Uttal DH. Child Dev. 1996; 67(6): 2763-2779.

Affiliation

Department of Psychology, Northwestern University, Evanston, IL 60208-2710, USA. duttal@nwu.edu

Copyright

(Copyright © 1996, John Wiley and Sons)

DOI

unavailable

PMID

9071762

Abstract

Young children have performed poorly in spatial tasks that require the scaling and reconstruction of a configuration. The present research investigated whether or not children's reconstructions nevertheless preserved the relative positions of objects within the configuration. In Experiment 1, preschoolers (ages 4 and 5), young elementary school children (ages 6 and 7), and adults were asked to reconstruct symmetric configurations of six objects that were depicted on simple maps of an empty room.
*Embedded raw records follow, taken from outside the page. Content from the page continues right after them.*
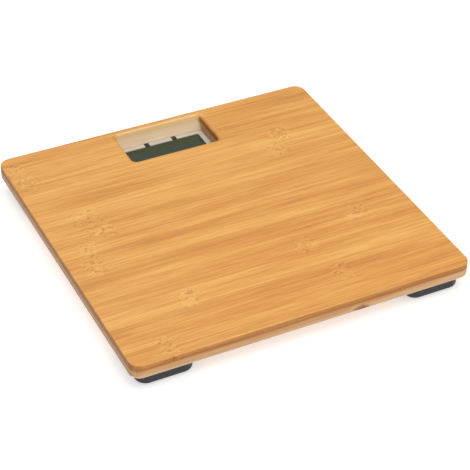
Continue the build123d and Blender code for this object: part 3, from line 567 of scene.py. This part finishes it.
# Each row: colour, stain, roughness, share of rolled lines against specks.
METALS = {
    "zinc_screw": ((0.62, 0.63, 0.64, 1.0), (0.50, 0.50, 0.42, 1.0), 0.30, 0.2),
    "black_screw": ((0.07, 0.07, 0.075, 1.0), (0.10, 0.09, 0.08, 1.0), 0.38, 0.2),
    "cell_steel": ((0.60, 0.59, 0.57, 1.0), (0.48, 0.46, 0.42, 1.0), 0.34, 1.0),
    "cell_can": ((0.66, 0.66, 0.65, 1.0), (0.55, 0.54, 0.52, 1.0), 0.24, 0.7),
    "nickel_contact": ((0.70, 0.67, 0.60, 1.0), (0.6, 0.55, 0.45, 1.0), 0.22, 0.8),
}
for name, values in METALS.items():
    finish[name] = metal(name, *values)
print("metal finishes:", len(METALS))

# %% [markdown]
# ## The display
# A clear window lies over the liquid crystal glass. When the scale is off the glass looks dark
# green-grey, because its polariser swallows the light. The window is real glass to the
# renderer, so what the eye sees is the dark face below and the pale pocket wall mirrored in it.
# Light that has passed a clear body reaches the face only weakly here, so the face is given a faint
# green glow of painted light, standing in for what its reflector film would scatter back.

# %% Window and liquid crystal
CLEAR_TINT = (0.96, 0.97, 0.96, 1.0)
SMEAR_TINT = (0.85, 0.86, 0.84, 1.0)
window, tree, shader = new_material("clear_window")
skin = use_group(tree, moulded, Place=millimetres(tree), Grain=1.2)
dust_share = calc(tree, "MULTIPLY", skin["Dust"], 0.2)
feed(tree, shader.inputs["Base Color"], blend_colours(tree, dust_share, CLEAR_TINT, SMEAR_TINT))
feed(tree, shader.inputs["Roughness"], calc(tree, "MULTIPLY", skin["Gloss"], 0.05))
shader.inputs["Transmission Weight"].default_value = 1.0
shader.inputs["IOR"].default_value = 1.49
raise_bump(tree, shader, skin["Gloss"], 0.00001, 0.3)
finish["clear_window"] = window

LCD_PAINTED_GLOW = (0.028, 0.039, 0.019, 1.0)
lcd, tree, shader = new_material("lcd_face")
skin = use_group(tree, moulded, Place=millimetres(tree), Grain=0.25)
tint = blend_colours(tree, skin["Gloss"], linear(78, 92, 72), linear(92, 104, 78))
feed(tree, shader.inputs["Base Color"], tint)
dulled = calc(tree, "MULTIPLY", skin["Dust"], 0.06)
feed(tree, shader.inputs["Roughness"], calc(tree, "ADD", 0.18, dulled))
shader.inputs["Coat Weight"].default_value = 0.3
shader.inputs["Coat Roughness"].default_value = 0.05
raise_bump(tree, shader, skin["Height"], 0.000005, 0.5)
# painted light: a faint green glow on the face stands in for light that the window keeps from it
shader.inputs["Emission Color"].default_value = LCD_PAINTED_GLOW
shader.inputs["Emission Strength"].default_value = 1.0
finish["lcd_face"] = lcd
print("display finishes ready")

# %% [markdown]
# ## Dress the parts
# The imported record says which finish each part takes, so one loop hands them out.
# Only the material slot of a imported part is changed, never its mesh.

# %% Hand out the finishes
for row in frame["record"]["subparts"]:
    part = frame["nodes"][row["node"]]
    for holder in part.material_slots:
        holder.material = finish[row["material_slot"]]

# %% [markdown]
# ## Beads of sealant
# Where a sensor lead leaves its foot, the factory presses a bead of silicone into the groove, so
# that a pull on the lead stops there. A squashed sphere is a good start: a cut takes off the part
# that would be hidden in the groove, and small random moves that are then smoothed make it look
# squeezed from a nozzle. The groove's direction comes from the boxes of the shoe and of the lead.

# %% Seal the leads
BEAD_DISTANCE = 0.0285
BEAD_SIZE = (0.0042, 0.0015, 0.0010)
groove_mouth = under_low[2]


def middle_of(node):
    low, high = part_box(node)
    return Vector([(a + b) / 2 for a, b in zip(low, high)])


def lead_direction(corner):
    start = middle_of("foot_shoe_" + corner)
    low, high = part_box("sensor_lead_" + corner)
    end_x = low[0] if start.x > 0 else high[0]
    end_y = high[1] if start.y < 0 else (low[1] + high[1]) / 2
    return start, Vector((end_x - start.x, end_y - start.y, 0.0)).normalized()


def squeeze_bead(corner, seed):
    start, direction = lead_direction(corner)
    place = start + direction * BEAD_DISTANCE
    bpy.ops.object.select_all(action="DESELECT")
    bpy.ops.mesh.primitive_uv_sphere_add(
        segments=40, ring_count=20, radius=1.0, location=(place.x, place.y, groove_mouth + 0.0003),
        rotation=(0.0, 0.0, math.atan2(direction.y, direction.x)), scale=BEAD_SIZE)
    bead = bpy.context.object
    bead.name = "sealant_bead_" + corner
    bpy.ops.object.transform_apply(location=True, rotation=True, scale=True)
    bpy.ops.object.mode_set(mode="EDIT")
    bpy.ops.mesh.select_all(action="SELECT")
    bpy.ops.mesh.bisect(plane_co=(place.x, place.y, groove_mouth + 0.0009), plane_no=(0.0, 0.0, 1.0),
                        use_fill=True, clear_outer=True)
    bpy.ops.mesh.select_all(action="SELECT")
    bpy.ops.transform.vertex_random(offset=0.00016, seed=seed)
    bpy.ops.mesh.vertices_smooth(factor=0.5, repeat=3)
    bpy.ops.mesh.normals_make_consistent(inside=False)
    bpy.ops.mesh.faces_shade_smooth()
    bpy.ops.object.mode_set(mode="OBJECT")
    bead.data.materials.append(finish["gauge_seal"])
    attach(bead, "platform")
    print(bead.name, len(bead.data.polygons), "faces")


for seed, corner in enumerate(("front_left", "front_right", "rear_left", "rear_right")):
    squeeze_bead(corner, seed + 1)

# %% [markdown]
# ## Marks for the battery cap
# A cap that locks by a part turn needs marks: a pointer on the cap, and on the cover a ring where
# the cap is free and a filled dot where it is locked. On a moulded part they stand a little proud.
# Each is a short cylinder with its lower edge bevelled; the ring is inset and its middle sunk.

# %% Mould the marks
MARK_HEIGHT = 0.00025
MARK_RADIUS = 0.0013
MARK_DISTANCE = 0.0177
POINTER_DISTANCE = 0.0112
cap_middle = middle_of("battery_cap")
cover_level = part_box("bottom_cover")[0][2]


def mould_mark(name, corners, distance, angle, body, sunk=False):
    turn = math.radians(angle)
    place = cap_middle + Vector((math.cos(turn), math.sin(turn), 0.0)) * distance
    bpy.ops.object.select_all(action="DESELECT")
    bpy.ops.mesh.primitive_cylinder_add(
        vertices=corners, radius=MARK_RADIUS, depth=2 * MARK_HEIGHT,
        location=(place.x, place.y, cover_level), rotation=(0.0, 0.0, turn - math.pi / 2))
    mark = bpy.context.object
    mark.name = name
    bpy.ops.object.transform_apply(location=True, rotation=True, scale=True)
    bpy.ops.object.mode_set(mode="EDIT")
    bpy.ops.mesh.select_all(action="DESELECT")
    bpy.ops.object.mode_set(mode="OBJECT")
    for face in mark.data.polygons:
        face.select = face.normal.z < -0.9
    bpy.ops.object.mode_set(mode="EDIT")
    bpy.ops.mesh.bevel(offset=0.0001, segments=3, affect="EDGES")
    if sunk:
        bpy.ops.mesh.select_all(action="DESELECT")
        bpy.ops.object.mode_set(mode="OBJECT")
        for face in mark.data.polygons:
            face.select = face.normal.z < -0.99 and len(face.vertices) == corners
        bpy.ops.object.mode_set(mode="EDIT")
        bpy.ops.mesh.inset(thickness=0.0004, depth=0.0)
        bpy.ops.transform.translate(value=(0.0, 0.0, 0.8 * MARK_HEIGHT))
    bpy.ops.object.mode_set(mode="OBJECT")
    mark.data.materials.append(finish["black_case"])
    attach(mark, body)
    print(name, "at", [round(1000 * value, 1) for value in place], "mm")


mould_mark("cap_pointer", 3, POINTER_DISTANCE, 90.0, "battery_cap")
mould_mark("locked_dot", 40, MARK_DISTANCE, 90.0, "platform")
mould_mark("free_ring", 40, MARK_DISTANCE, 50.0, "platform", sunk=True)
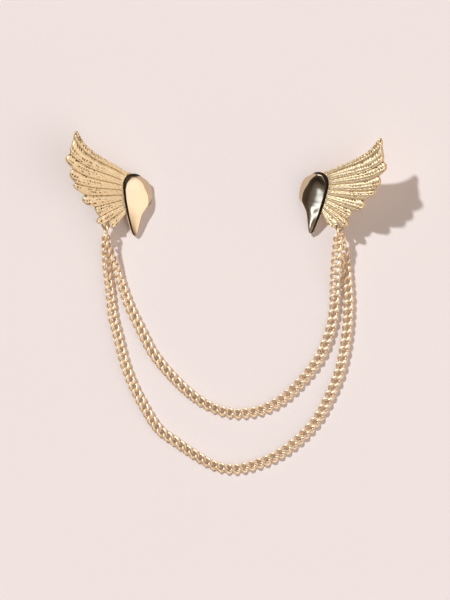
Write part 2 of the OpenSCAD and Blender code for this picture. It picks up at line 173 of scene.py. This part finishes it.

Most subjects preserved the overall configuration of objects, but preschoolers placed the objects far from the correct locations. Many of the preschoolers' reconstructions contained systematic transformations; many reconstructions were off-center and too small or too large. In Experiment 2, the configurations were asymmetric, and preschoolers performed substantially worse than in Experiment 1. Experiment 3 demonstrated that preschoolers could reconstruct the asymmetric configurations when scaling was not required. Taken together, the results reveal that even young children can represent and transform an entire configuration of objects. At the same time, the results reveal important developmental differences.